Find the line containing "for node, shape" and copy it exactly, along with every line after it up to and including the line containing "if empty is". Copy nothing else.

> [RAW DATA]:
######

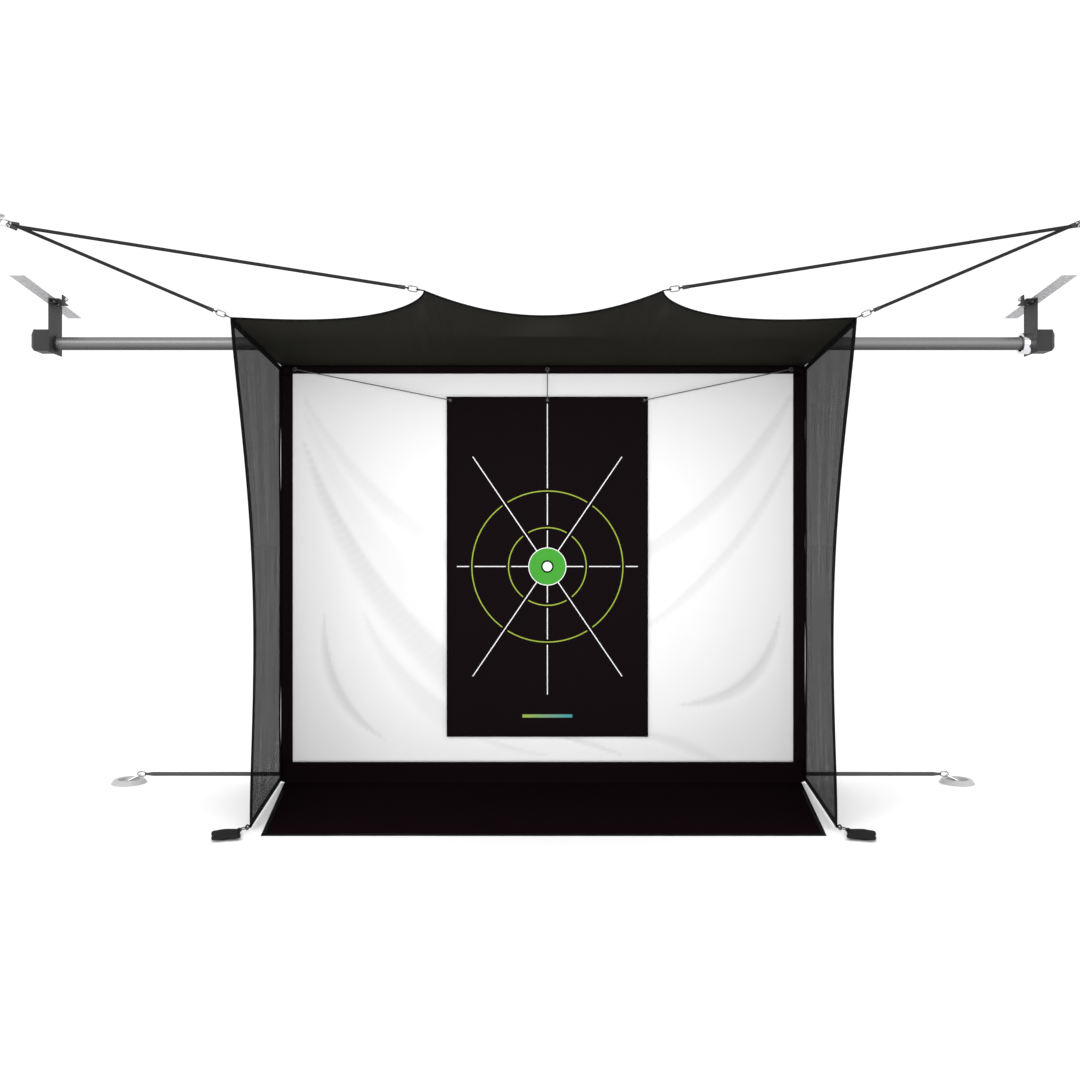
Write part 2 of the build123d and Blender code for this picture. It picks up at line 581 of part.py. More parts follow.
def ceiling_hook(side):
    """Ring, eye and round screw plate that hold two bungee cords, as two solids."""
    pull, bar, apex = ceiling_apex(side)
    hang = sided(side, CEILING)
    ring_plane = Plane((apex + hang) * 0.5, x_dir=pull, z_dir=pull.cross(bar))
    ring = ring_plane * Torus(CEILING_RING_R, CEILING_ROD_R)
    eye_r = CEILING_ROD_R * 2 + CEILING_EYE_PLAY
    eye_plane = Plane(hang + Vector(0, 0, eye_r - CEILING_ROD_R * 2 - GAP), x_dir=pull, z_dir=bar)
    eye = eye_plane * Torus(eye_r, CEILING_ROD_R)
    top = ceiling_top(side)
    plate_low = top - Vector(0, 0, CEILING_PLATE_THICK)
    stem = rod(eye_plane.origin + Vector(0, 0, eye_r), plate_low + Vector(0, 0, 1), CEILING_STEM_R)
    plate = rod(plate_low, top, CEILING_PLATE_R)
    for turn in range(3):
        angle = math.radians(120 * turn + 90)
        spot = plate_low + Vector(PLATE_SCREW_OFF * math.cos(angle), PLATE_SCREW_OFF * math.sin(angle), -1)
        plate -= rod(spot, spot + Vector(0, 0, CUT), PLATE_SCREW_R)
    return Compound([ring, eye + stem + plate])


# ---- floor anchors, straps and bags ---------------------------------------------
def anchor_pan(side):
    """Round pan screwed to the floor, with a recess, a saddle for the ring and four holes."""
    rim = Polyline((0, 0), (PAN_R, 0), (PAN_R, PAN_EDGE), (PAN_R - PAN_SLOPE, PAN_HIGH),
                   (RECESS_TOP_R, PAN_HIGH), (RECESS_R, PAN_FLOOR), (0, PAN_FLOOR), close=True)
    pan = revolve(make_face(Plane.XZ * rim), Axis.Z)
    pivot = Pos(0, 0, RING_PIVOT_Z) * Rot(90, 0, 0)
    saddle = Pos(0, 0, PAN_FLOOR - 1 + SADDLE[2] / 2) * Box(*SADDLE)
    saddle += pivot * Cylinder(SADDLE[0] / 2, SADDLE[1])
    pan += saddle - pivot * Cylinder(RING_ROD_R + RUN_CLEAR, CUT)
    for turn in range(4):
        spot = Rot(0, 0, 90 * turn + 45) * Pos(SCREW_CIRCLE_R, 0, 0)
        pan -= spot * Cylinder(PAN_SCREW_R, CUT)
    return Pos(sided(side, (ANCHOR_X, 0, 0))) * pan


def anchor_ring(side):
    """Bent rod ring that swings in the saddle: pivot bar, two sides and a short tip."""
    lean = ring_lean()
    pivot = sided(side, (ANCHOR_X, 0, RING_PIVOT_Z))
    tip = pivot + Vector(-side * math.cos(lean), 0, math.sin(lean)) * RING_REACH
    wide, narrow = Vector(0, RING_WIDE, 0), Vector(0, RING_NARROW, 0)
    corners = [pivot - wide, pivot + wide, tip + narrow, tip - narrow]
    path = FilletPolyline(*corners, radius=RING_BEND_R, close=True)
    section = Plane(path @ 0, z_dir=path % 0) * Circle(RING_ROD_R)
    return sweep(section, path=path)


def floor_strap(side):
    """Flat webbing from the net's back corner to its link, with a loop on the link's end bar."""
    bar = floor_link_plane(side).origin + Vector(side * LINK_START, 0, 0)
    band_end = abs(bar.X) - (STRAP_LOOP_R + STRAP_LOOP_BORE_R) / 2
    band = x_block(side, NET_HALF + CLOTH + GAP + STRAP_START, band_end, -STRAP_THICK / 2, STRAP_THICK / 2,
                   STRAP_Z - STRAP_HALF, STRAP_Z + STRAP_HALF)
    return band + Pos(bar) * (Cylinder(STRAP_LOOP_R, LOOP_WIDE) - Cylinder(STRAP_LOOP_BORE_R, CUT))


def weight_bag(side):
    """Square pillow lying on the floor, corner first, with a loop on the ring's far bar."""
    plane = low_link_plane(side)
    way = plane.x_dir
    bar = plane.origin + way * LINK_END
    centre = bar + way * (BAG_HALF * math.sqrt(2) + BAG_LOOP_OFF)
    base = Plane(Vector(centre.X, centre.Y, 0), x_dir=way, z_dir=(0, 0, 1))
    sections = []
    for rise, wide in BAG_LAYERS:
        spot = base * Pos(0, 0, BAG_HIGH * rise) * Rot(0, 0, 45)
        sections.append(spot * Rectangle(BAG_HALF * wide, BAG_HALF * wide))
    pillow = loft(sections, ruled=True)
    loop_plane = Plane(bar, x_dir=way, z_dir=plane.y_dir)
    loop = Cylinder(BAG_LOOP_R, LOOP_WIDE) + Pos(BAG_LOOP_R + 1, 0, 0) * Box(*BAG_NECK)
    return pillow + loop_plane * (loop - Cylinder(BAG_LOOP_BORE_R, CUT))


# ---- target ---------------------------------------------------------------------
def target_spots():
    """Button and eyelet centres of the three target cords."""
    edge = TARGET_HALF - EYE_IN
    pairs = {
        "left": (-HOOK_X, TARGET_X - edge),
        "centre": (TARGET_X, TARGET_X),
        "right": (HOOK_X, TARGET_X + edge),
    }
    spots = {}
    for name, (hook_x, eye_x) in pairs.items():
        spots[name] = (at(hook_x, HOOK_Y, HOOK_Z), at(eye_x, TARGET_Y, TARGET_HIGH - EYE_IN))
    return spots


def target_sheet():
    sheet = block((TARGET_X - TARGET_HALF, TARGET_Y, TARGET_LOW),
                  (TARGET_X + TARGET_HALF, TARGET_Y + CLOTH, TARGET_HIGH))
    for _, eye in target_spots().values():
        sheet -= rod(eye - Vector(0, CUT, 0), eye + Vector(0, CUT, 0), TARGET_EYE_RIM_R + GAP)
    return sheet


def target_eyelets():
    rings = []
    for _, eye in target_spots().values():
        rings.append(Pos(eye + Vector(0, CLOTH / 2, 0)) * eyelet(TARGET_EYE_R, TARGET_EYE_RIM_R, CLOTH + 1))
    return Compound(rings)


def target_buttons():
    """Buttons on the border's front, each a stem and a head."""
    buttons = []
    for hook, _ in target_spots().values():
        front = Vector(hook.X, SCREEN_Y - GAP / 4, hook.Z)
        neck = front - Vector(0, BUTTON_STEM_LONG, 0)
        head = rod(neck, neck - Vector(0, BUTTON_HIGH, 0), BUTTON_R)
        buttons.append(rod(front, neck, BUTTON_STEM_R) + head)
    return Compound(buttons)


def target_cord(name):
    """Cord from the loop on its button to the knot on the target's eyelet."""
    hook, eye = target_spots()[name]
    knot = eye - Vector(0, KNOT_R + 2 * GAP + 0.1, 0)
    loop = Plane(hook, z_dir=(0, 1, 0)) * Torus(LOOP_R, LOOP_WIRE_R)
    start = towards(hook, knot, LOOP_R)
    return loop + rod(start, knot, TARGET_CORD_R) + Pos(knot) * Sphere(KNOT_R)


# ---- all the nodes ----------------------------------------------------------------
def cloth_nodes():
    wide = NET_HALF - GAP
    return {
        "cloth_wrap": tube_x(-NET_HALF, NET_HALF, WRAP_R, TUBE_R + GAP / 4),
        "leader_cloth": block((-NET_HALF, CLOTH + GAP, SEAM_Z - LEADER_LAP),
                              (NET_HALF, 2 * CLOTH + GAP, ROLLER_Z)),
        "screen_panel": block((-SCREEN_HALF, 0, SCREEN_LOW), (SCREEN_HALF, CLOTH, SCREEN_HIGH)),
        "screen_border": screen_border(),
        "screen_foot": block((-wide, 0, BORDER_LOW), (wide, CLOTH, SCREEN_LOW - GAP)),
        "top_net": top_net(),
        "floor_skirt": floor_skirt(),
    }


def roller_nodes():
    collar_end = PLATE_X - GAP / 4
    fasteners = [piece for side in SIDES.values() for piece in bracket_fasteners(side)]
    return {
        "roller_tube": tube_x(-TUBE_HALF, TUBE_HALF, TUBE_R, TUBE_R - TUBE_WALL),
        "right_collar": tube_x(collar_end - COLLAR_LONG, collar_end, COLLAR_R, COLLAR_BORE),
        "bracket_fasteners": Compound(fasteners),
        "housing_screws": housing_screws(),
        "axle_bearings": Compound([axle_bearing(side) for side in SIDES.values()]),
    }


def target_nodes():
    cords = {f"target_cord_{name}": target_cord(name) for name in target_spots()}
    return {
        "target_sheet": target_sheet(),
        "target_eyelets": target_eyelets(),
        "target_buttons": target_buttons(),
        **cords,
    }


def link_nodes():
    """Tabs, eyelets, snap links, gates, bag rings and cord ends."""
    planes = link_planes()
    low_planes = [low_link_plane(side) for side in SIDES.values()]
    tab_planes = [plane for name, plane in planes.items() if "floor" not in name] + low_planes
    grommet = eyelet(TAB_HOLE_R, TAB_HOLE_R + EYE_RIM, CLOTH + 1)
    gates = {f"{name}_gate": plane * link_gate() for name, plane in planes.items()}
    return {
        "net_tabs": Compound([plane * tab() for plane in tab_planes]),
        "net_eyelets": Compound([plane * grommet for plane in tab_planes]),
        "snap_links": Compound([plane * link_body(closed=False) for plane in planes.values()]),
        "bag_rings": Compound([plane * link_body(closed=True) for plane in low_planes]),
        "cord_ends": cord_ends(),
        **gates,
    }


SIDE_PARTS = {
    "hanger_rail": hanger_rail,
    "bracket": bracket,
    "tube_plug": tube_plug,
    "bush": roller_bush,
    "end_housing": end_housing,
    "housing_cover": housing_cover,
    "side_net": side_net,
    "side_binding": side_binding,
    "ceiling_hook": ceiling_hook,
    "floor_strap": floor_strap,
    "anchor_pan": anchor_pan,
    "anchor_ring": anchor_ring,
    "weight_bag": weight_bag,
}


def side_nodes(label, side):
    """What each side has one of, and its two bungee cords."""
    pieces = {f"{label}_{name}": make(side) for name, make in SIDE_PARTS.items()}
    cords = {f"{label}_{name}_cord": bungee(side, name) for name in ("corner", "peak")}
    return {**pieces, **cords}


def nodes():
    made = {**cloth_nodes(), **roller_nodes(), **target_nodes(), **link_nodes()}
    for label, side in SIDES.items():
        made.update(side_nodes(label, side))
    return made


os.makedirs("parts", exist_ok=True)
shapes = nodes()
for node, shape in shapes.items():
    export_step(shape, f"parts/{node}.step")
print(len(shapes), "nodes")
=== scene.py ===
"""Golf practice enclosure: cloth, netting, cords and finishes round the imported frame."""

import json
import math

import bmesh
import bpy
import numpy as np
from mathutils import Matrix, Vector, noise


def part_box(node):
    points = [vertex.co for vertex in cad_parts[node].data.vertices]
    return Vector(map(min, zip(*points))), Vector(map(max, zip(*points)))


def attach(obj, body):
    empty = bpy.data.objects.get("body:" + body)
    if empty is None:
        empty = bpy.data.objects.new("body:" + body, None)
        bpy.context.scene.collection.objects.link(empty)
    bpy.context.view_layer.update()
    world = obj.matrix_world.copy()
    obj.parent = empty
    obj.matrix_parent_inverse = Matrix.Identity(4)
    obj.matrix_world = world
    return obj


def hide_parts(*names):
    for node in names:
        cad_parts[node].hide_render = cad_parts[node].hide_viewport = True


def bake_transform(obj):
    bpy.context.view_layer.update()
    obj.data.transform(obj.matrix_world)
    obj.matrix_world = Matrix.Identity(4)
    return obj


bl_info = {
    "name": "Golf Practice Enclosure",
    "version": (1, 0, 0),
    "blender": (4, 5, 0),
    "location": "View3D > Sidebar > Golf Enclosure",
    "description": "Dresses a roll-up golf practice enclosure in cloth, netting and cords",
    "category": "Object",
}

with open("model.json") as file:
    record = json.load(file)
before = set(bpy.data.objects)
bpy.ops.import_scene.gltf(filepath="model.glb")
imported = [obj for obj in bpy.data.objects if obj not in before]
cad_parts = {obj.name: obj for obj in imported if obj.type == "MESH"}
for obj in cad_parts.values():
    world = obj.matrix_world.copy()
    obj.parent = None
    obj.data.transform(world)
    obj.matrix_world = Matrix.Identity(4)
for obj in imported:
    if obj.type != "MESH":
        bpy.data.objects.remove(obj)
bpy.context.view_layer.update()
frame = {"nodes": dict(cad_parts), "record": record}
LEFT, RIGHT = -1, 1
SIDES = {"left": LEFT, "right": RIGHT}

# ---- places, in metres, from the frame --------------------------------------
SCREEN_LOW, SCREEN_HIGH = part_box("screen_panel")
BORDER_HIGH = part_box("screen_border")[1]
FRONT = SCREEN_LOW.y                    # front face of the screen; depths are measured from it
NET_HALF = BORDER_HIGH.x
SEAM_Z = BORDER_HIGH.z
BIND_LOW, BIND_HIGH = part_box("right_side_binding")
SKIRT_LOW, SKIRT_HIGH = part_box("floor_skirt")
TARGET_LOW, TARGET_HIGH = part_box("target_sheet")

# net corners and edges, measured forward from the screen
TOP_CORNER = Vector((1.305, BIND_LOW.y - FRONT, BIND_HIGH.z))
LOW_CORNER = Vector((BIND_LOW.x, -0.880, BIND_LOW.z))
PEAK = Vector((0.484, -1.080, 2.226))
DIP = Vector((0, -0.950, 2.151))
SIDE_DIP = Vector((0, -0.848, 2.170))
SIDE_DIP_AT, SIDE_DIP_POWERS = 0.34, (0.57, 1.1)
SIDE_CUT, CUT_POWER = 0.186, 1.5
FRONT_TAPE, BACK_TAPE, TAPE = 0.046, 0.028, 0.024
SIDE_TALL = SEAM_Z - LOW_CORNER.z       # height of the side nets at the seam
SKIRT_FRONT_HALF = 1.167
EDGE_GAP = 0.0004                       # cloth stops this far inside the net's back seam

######

> [FINAL ANSWER]:
for node, shape in shapes.items():
    export_step(shape, f"parts/{node}.step")
print(len(shapes), "nodes")
=== scene.py ===
"""Golf practice enclosure: cloth, netting, cords and finishes round the imported frame."""

import json
import math

import bmesh
import bpy
import numpy as np
from mathutils import Matrix, Vector, noise


def part_box(node):
    points = [vertex.co for vertex in cad_parts[node].data.vertices]
    return Vector(map(min, zip(*points))), Vector(map(max, zip(*points)))


def attach(obj, body):
    empty = bpy.data.objects.get("body:" + body)
    if empty is None:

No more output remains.